ELAN is a more sophisticated transcription program than SoundScriber, but its added features come with significant drawbacks. Each annotation has to be placed on the tiers manually. While this makes it possible to link the transcription to the recording, it is also a very time consuming process and makes continuous transcription impossible. Each annotation must be saved separately, which adds significantly to the time needed for transcription.

Toolbox

Toolbox is a data management and analysis program available through the Summer Institute of Linguistics. The program is useful for organizing lexical data, and for parsing and interlinearizing texts. The Toolbox database management system allows customized sorting, multiple views of the same database, and filtering to display subsets of a database. The same database can include any number of scripts. Each script can have its own font and sort order. Toolbox includes a morphological parser that can handle almost all types of morphophonemic processes. It has a word formula component that allows users to describe the different affix patterns that occur in words. It has a user-definable interlinear text generation system which uses the morphological parser and lexicon to generate annotated text. Toolbox has export capabilities that can be used to produce a publishable dictionary from a dictionary database.

The Toolbox site includes a lot of information on using the program, including the Toolbox Self-Training exercises. We will review the Toolbox Basics very quickly before doing an exercise on Interlinear Text which begins on p. 59 of the self-training manual.

When you install Toolbox on your computer, the Toolbox folder is placed in the Programs folder. This folder contains a ‘Start New Project’ icon. Double click on this icon to begin a new project. Toolbox will ask where you want to install your project folder and place a Toolbox Project icon on the desktop of the computer. Clicking on this icon will open the Toolbox window shown below:

The top half of this window provides the workspace for the text we will analyze. The bottom windows provide information that has been entered for each morpheme in the text. Since we have not entered any words yet, the windows at the bottom are empty.

Down the left side of the top window is a list of Toolbox codes (called “markers”). The markers are the codes that Toolbox uses to keep track of the information in its database. We will analyze a text, which we will paste into the \tx (text) field of the window. The large white space in the top window can be edited like any word processing program. You can copy and paste a text document directly into this window on any of the fields with a marker. We will paste a text into the field with the \tx marker and paste a free translation of the text into the field with the \ft (free translation) marker. Toolbox will automatically link each clause in the text with a clause in the free translation so it is important to make sure that the clause divisions signaled by punctuation markers are consistent between the text and its translation.

I will provide a copy of the Popol Wuh, a K’iche’ Maya text. We will paste the K’iche’ text into the \tx field and the English translation into the \ft field. Toolbox does not accept a text with line breaks. An easy way to generate a text without line breaks is to paste the text into Word and then delete all line breaks. Once you eliminate the line breaks, you can paste the text from Word to the Toolbox fields. The result of this process is shown below.
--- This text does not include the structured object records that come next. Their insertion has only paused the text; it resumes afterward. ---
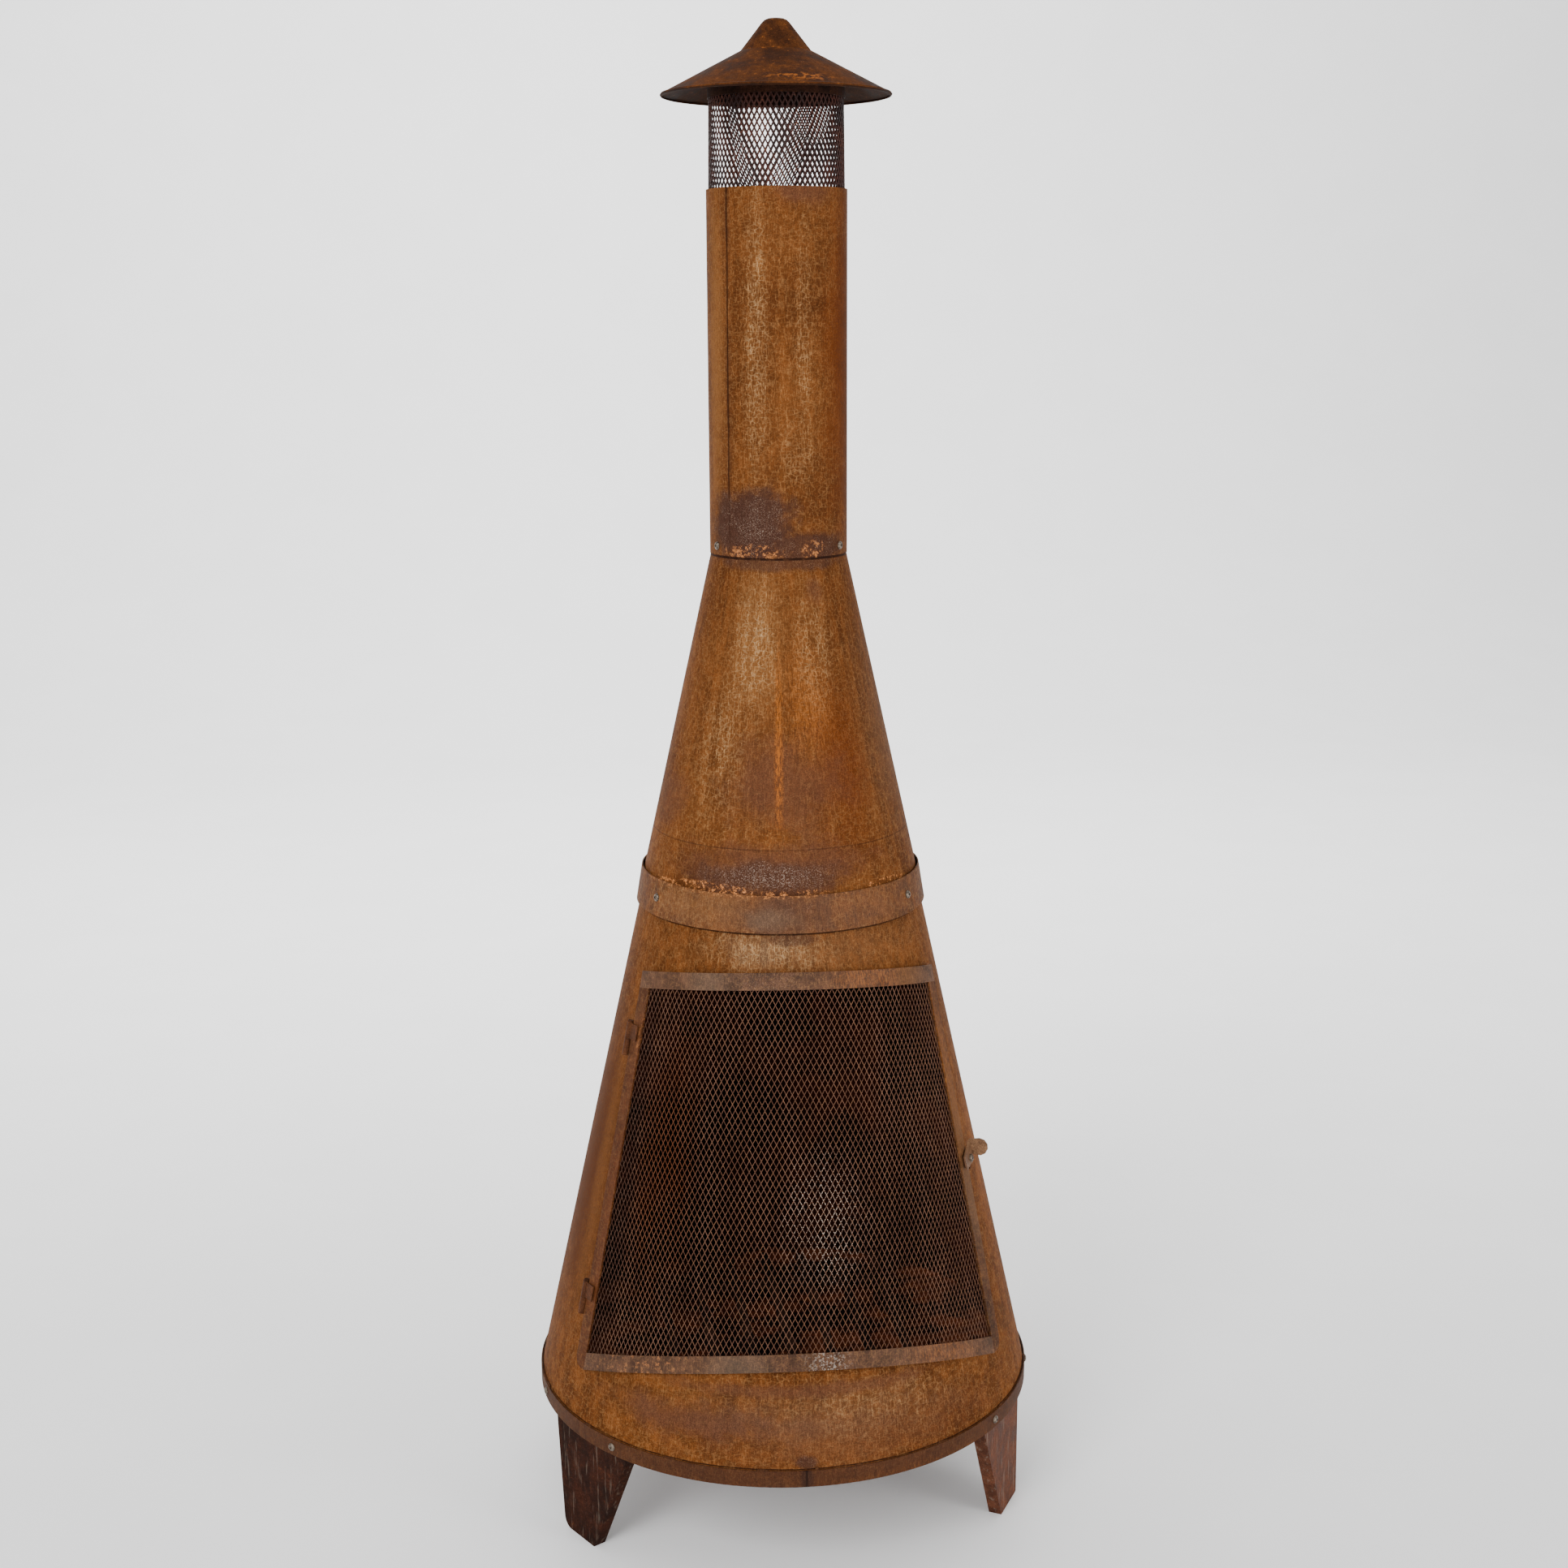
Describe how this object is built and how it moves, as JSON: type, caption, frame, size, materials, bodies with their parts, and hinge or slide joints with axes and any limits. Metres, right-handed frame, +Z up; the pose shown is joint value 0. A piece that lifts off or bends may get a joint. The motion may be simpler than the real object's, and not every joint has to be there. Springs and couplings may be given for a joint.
{
  "type": "chiminea",
  "caption": "Free-standing steel chiminea: cone firebox on three legs, flue with spark mesh and rain cap, hinged mesh door with lift latch.",
  "frame": {"origin": "on the ground under the axis of the flue", "axes": "+Z up along the flue's axis, the door faces -Y, +X is to the right of the door"},
  "size_m": [0.6129, 0.613, 1.778],
  "materials": {
    "rust": "rusted steel sheet, matte with fine vertical streaks",
    "dark_rust": "dark brown rust, matte",
    "frame_rust": "dark rust with orange chips, slightly burnished",
    "mesh_brown": "dark brown expanded steel mesh",
    "leg_brown": "dark chocolate rust with light scuffs",
    "grate_iron": "sooty iron",
    "fasteners": "weathered steel screws"
  },
  "bodies": {
    "chiminea_body": {"flue_pipe": "rust", "upper_cone": "rust", "mid_band": "rust", "lower_cone": "rust", "base_ring": "rust", "cap_rest_lugs": "dark_rust", "fire_pan": "dark_rust", "hinge_body_leaves": "dark_rust", "latch_keeper": "dark_rust", "leg_front_left": "leg_brown", "leg_front_right": "leg_brown", "leg_rear": "leg_brown", "log_grate_bars": "grate_iron", "log_grate_rails": "grate_iron", "flue_screws": "fasteners", "flue_nuts": "fasteners", "band_screws": "fasteners", "band_nuts": "fasteners", "leg_screws": "fasteners", "leg_nuts": "fasteners", "hinge_pins": "fasteners"},
    "door": {"hinge_door_leaves": "dark_rust", "door_top_strip": "frame_rust", "door_bottom_strip": "frame_rust", "door_left_strip": "frame_rust", "door_right_strip": "frame_rust", "door_mesh": "mesh_brown", "latch_plate": "dark_rust", "latch_screw": "fasteners", "latch_nut": "fasteners"},
    "latch": {"latch_lever": "frame_rust"},
    "cap": {"rain_cap": "rust", "cap_collar": "dark_rust", "spark_mesh": "mesh_brown", "mesh_foot_ring": "dark_rust"}
  },
  "joints": [
    {"name": "door_hinge", "type": "hinge", "parent": "chiminea_body", "child": "door", "pos_m": [-0.25427, -0.11427, 0.308], "axis": [-0.1919, -0.1064, -0.9756], "range_deg": [0, 110]},
    {"name": "latch_pivot", "type": "hinge", "parent": "door", "child": "latch", "pos_m": [0.20401, -0.12306, 0.46], "axis": [0.8356, -0.5041, 0.2184], "range_deg": [-22, 45]},
    {"name": "cap_lift", "type": "slide", "parent": "chiminea_body", "child": "cap", "axis": [0, 0, 1], "range_m": [0, 0.045]}
  ]
}
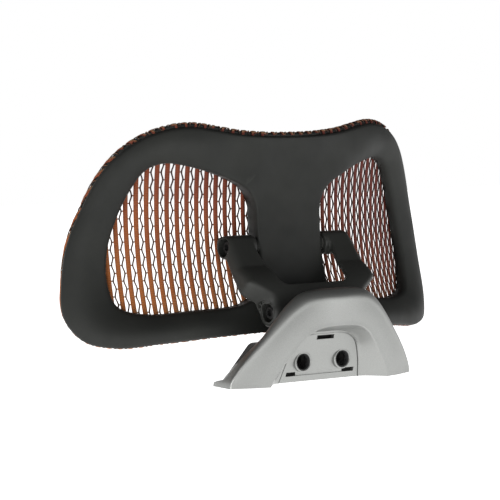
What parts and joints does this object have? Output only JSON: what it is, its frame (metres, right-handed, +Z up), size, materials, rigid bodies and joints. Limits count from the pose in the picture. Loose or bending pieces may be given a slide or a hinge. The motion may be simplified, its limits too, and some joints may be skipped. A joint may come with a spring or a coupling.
{
  "type": "office chair headrest attachment",
  "caption": "Mesh headrest for an office chair: a curved frame with stretched fabric on a tilting U-shaped arm and an arched mounting bracket.",
  "frame": {"origin": "on the bracket's flat seating face, at chair-screw height, on the centre plane", "axes": "+Y out of the seating face towards the sitter's head, +Z up, +X to the right seen from behind the chair"},
  "size_m": [0.346, 0.1273, 0.1947],
  "materials": {
    "silver": "silver-grey satin paint",
    "core": "black moulded",
    "black": "charcoal, soft satin",
    "spline": "matt",
    "fabric": "rust-brown open mesh",
    "screw": "blackened",
    "bushing": "dark acetal"
  },
  "bodies": {
    "bracket": {"bracket_hood": "silver", "bracket_core": "core", "hood_screw_left": "screw", "hood_screw_right": "screw", "lower_friction_washer_left": "bushing", "lower_friction_washer_right": "bushing", "lower_bush_left": "bushing", "lower_bush_right": "bushing"},
    "arm": {"arm": "black", "upper_hinge_screw": "screw", "upper_hinge_nut": "screw", "upper_disc_spring": "screw", "upper_washer_left": "screw", "upper_washer_right": "screw", "lower_hinge_screw": "screw", "lower_hinge_nut": "screw", "lower_disc_spring": "screw", "lower_washer_left": "screw", "lower_washer_right": "screw"},
    "pad": {"rear_frame": "black", "mesh_carrier": "black", "mesh_spline": "spline", "mesh_fabric": "fabric", "upper_friction_washer_left": "bushing", "upper_friction_washer_right": "bushing", "upper_bush_left": "bushing", "upper_bush_right": "bushing"}
  },
  "joints": [
    {"name": "arm_tilt", "type": "hinge", "parent": "bracket", "child": "arm", "pos_m": [0, -0.023, 0.0375], "axis": [1, 0, 0], "range_deg": [-4, 35]},
    {"name": "pad_tilt", "type": "hinge", "parent": "arm", "child": "pad", "pos_m": [0, 0.014, 0.0845], "axis": [1, 0, 0], "range_deg": [-4, 25]}
  ]
}
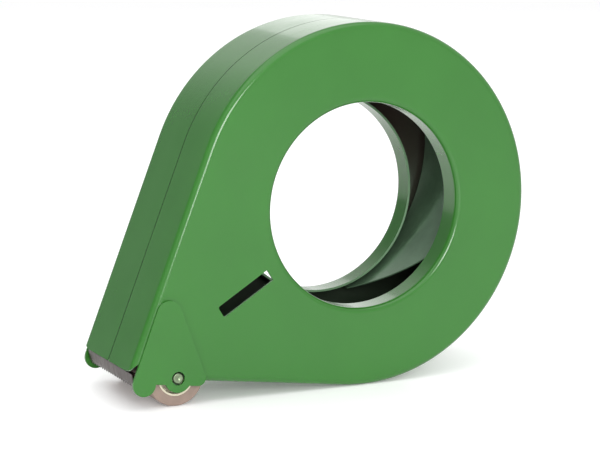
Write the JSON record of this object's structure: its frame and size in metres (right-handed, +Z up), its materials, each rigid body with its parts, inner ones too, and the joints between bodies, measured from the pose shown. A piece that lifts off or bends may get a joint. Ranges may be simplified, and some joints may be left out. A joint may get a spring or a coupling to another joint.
{
  "type": "tape dispenser",
  "caption": "Teardrop hand tape dispenser of green sheet steel: hinged half shells round a large hand hole, nose roller between cheek plates, toothed blade, slot and brake spring.",
  "frame": {"origin": "bottom centre of the bounding box, where the part stands on its roller and on the bottom of its round end", "axes": "+X from the nose to the hinge at the back, +Y from the cover to the body along the roll's axis, +Z up"},
  "size_m": [0.1596, 0.0494, 0.1302],
  "materials": {
    "enamel": "glossy green enamel",
    "steel": "zinc-plated or bare steel",
    "spring_steel": "bare spring steel",
    "blade_steel": "hardened steel, ground",
    "roller_rubber": "matt tan rubber",
    "roller_plastic": "cream plastic"
  },
  "bodies": {
    "body": {"body_shell": "enamel", "body_cheek": "enamel", "roller_axle": "steel", "axle_clip": "spring_steel", "axle_spacer": "steel", "blade_holder": "spring_steel", "cutting_blade": "blade_steel", "blade_rivets": "steel", "brake_spring_root": "spring_steel", "brake_spring_rivets": "steel", "top_locating_tab": "steel", "front_locating_tab": "steel", "bottom_locating_tab": "steel", "hinge_leaf_body": "steel", "hinge_pin": "steel", "hinge_rivets_body": "steel"},
    "cover": {"cover_shell": "enamel", "cover_cheek": "enamel", "hinge_leaf_cover": "steel", "hinge_rivets_cover": "steel"},
    "roller": {"roller_sleeve": "roller_rubber", "roller_tube": "roller_plastic", "roller_bush_near": "roller_plastic", "roller_bush_far": "roller_plastic"},
    "brake_arm": {"brake_spring_arm": "spring_steel"}
  },
  "joints": [
    {"name": "cover_hinge", "type": "hinge", "parent": "body", "child": "cover", "pos_m": [0.0778, -0.00215, 0.0651], "axis": [0, 0, 1], "range_deg": [0, 95]},
    {"name": "roller_spin", "type": "hinge", "parent": "body", "child": "roller", "pos_m": [-0.0625, -0.0004, 0.0102], "axis": [0, 1, 0], "continuous": true},
    {"name": "brake_flex", "type": "hinge", "parent": "body", "child": "brake_arm", "pos_m": [0.0459, 0.00455, 0.1182], "axis": [0, -1, 0], "range_deg": [0, 13], "stiffness_Nm_per_rad": 0.8}
  ]
}
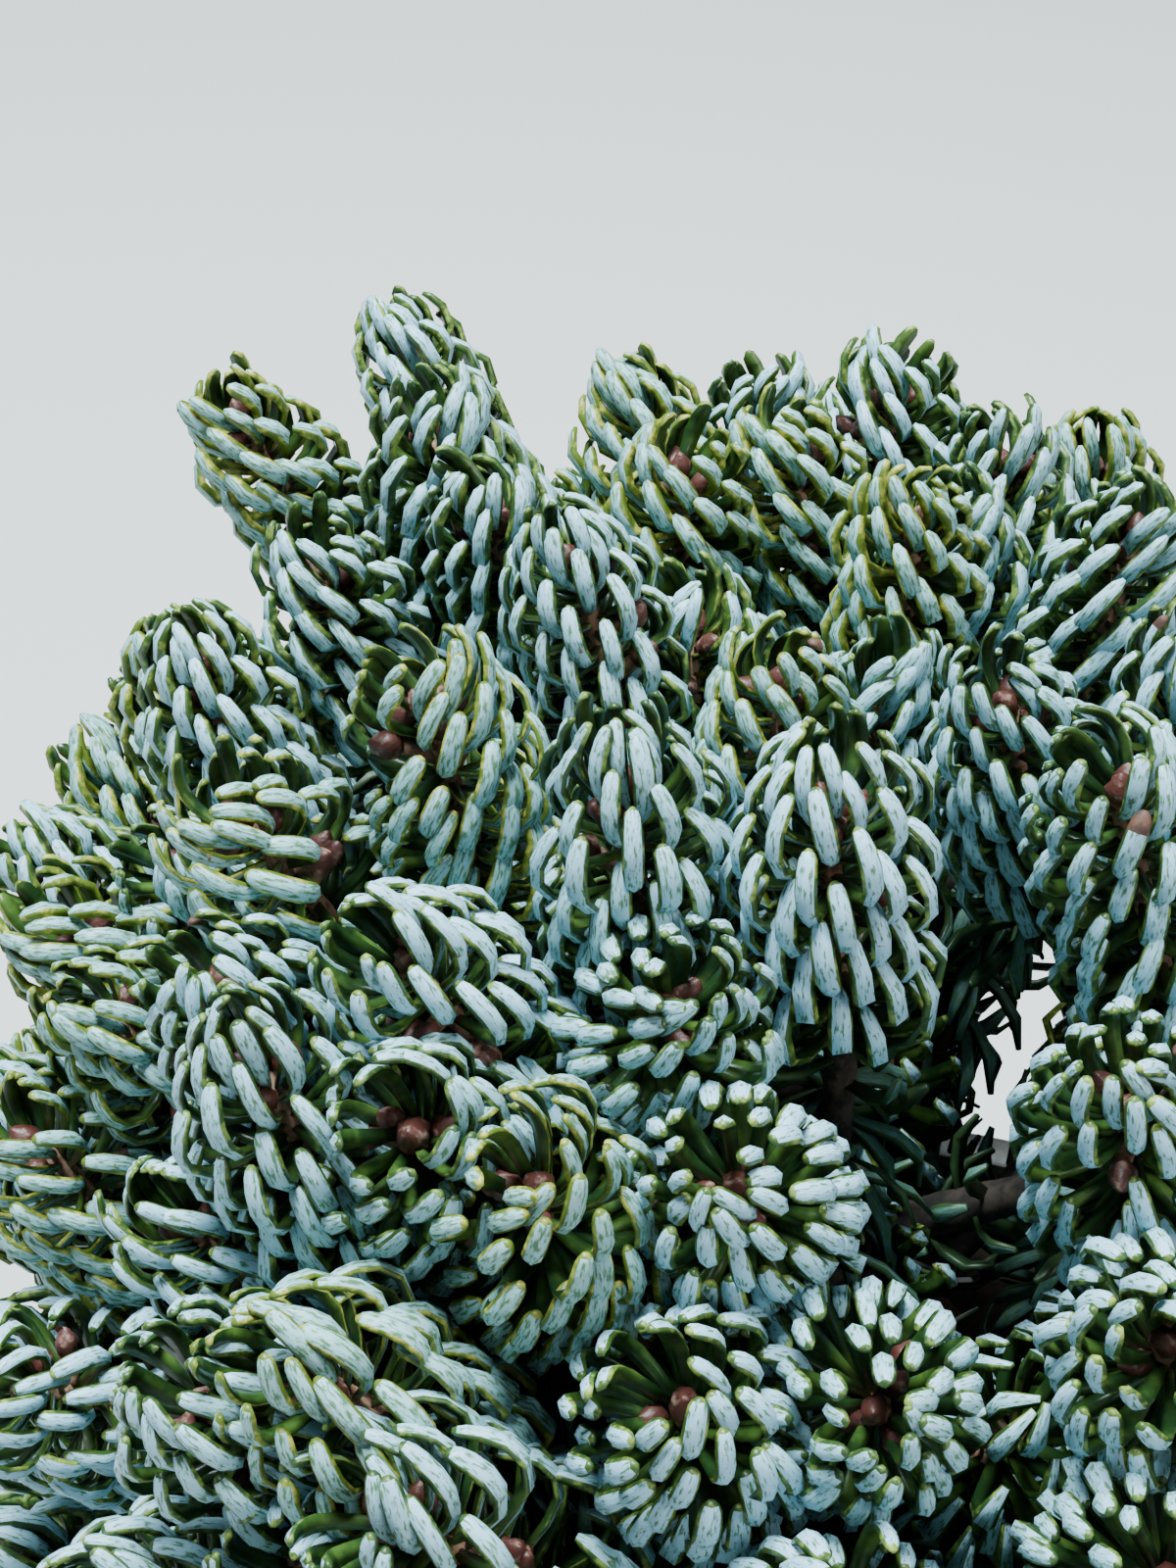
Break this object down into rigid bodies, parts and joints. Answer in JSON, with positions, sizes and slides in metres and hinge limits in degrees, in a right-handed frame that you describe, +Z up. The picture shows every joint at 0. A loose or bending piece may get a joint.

Toolbox is designed to perform many chores automatically which makes it very useful. One chore that the program can not perform by itself is finding the divisions between words and morphemes. Toolbox starts with a default alphabet which works well for English, but does not extend to languages with special characters, especially if they contain digraphs with two characters. Before inserting text into the program, it helps to tell Toolbox what characters will be used. Putting the cursor over the field markers and right clicking opens the Marker Properties window shown below.

The Marker Properties window has a ‘Language Properties’ tab on the right side. Click on this tab to open the ‘Language Encoding Properties’ window. This window has tabs that allow you to Add, Copy or Modify the Alphabetical Order. Click the Modify tab to open the ‘Sort Order Properties’ window shown below.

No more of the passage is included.